**Exercise prompt:**
Reproduce exactly the lines from the one containing "the other side" down to the one containing "for node in", including both of those lines, and nothing else.

--- Data extract ---

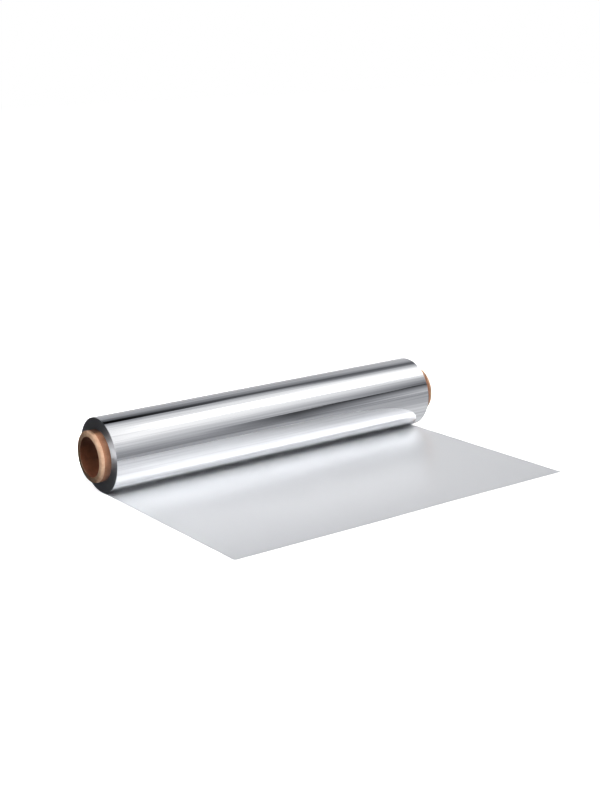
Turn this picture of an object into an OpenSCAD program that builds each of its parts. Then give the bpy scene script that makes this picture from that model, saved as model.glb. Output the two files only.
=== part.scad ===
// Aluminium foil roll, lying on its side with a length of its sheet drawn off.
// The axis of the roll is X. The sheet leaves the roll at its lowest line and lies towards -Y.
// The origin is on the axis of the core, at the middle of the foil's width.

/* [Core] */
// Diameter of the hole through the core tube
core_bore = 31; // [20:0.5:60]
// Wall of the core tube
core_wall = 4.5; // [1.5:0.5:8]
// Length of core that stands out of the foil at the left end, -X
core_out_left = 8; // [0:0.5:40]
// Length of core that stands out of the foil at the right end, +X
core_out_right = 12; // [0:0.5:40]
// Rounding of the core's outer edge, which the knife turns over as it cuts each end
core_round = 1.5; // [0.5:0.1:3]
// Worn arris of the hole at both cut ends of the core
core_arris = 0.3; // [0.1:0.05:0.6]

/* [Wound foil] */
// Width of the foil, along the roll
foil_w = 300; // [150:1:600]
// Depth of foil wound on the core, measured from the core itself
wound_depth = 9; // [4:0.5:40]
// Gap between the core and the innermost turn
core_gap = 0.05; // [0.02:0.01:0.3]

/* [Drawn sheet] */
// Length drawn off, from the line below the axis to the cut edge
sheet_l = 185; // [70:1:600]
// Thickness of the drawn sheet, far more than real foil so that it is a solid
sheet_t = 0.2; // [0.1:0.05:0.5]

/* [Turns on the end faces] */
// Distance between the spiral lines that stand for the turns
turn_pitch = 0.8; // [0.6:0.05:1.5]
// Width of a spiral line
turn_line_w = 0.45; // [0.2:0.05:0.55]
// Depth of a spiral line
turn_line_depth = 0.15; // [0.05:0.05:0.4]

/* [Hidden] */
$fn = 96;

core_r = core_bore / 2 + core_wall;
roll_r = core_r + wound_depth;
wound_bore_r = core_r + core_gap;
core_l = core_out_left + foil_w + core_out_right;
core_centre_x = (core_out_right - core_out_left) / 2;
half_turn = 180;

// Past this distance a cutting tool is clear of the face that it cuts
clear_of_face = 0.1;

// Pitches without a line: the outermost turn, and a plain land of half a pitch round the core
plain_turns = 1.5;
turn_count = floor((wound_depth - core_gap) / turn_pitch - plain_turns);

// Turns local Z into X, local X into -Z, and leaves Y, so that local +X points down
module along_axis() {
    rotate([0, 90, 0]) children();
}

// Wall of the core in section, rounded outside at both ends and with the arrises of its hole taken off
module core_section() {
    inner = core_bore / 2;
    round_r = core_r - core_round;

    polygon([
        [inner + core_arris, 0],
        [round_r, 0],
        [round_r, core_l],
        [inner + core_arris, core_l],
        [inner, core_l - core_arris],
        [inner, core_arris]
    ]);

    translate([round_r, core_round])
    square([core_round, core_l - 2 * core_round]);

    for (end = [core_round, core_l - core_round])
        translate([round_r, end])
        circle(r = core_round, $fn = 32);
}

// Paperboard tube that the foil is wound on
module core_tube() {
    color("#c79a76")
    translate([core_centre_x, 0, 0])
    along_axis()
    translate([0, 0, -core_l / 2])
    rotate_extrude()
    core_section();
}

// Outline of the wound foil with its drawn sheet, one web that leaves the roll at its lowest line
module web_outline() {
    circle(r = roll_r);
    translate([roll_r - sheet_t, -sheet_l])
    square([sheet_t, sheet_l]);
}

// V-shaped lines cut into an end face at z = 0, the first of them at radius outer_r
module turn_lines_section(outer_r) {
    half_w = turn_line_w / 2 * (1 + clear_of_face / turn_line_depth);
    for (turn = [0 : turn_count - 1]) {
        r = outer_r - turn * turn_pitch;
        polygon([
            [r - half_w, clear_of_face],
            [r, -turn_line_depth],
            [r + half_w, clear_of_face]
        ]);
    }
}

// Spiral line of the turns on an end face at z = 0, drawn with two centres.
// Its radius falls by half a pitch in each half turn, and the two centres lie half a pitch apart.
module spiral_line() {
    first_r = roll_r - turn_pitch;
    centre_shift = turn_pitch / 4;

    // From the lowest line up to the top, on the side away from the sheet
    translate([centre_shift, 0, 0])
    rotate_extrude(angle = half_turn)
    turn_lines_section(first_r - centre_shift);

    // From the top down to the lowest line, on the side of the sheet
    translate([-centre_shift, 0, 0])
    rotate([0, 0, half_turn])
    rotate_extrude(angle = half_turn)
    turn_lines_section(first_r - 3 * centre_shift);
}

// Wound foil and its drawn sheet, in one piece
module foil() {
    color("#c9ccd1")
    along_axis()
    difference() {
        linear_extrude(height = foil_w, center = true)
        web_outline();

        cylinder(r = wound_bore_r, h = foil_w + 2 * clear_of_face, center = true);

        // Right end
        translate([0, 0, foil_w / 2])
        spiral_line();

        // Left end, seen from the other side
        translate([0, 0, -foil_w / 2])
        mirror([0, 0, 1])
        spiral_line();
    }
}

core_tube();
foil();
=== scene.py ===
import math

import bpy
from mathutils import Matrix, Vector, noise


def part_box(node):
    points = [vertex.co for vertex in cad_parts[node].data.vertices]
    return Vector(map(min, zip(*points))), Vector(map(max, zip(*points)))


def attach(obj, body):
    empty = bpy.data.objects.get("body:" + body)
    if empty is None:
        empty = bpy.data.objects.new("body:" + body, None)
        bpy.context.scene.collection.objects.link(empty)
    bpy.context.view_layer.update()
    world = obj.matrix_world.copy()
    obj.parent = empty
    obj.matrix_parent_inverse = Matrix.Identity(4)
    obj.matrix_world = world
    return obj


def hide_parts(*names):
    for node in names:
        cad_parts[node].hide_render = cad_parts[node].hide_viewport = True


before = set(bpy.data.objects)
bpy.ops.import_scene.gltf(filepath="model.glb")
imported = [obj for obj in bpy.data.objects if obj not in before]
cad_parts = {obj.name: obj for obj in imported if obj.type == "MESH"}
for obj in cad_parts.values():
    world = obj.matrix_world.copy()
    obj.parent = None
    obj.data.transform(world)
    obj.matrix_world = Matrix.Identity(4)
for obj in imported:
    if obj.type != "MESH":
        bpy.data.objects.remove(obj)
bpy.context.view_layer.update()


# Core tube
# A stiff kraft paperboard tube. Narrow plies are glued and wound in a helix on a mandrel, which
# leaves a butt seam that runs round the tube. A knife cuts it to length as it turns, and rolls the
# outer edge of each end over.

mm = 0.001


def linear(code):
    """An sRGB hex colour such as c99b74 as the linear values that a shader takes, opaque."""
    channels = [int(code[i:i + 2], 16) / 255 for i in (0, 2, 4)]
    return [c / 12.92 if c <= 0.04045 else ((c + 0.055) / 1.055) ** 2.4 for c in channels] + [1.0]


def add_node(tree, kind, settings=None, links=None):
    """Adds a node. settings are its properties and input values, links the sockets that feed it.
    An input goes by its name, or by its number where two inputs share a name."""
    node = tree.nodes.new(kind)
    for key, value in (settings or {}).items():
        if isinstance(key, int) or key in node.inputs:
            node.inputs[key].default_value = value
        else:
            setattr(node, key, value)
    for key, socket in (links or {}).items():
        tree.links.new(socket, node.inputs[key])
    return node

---

**Response to this exercise:**
        // Left end, seen from the other side
        translate([0, 0, -foil_w / 2])
        mirror([0, 0, 1])
        spiral_line();
    }
}

core_tube();
foil();
=== scene.py ===
import math

import bpy
from mathutils import Matrix, Vector, noise


def part_box(node):
    points = [vertex.co for vertex in cad_parts[node].data.vertices]
    return Vector(map(min, zip(*points))), Vector(map(max, zip(*points)))


def attach(obj, body):
    empty = bpy.data.objects.get("body:" + body)
    if empty is None:
        empty = bpy.data.objects.new("body:" + body, None)
        bpy.context.scene.collection.objects.link(empty)
    bpy.context.view_layer.update()
    world = obj.matrix_world.copy()
    obj.parent = empty
    obj.matrix_parent_inverse = Matrix.Identity(4)
    obj.matrix_world = world
    return obj


def hide_parts(*names):
    for node in names:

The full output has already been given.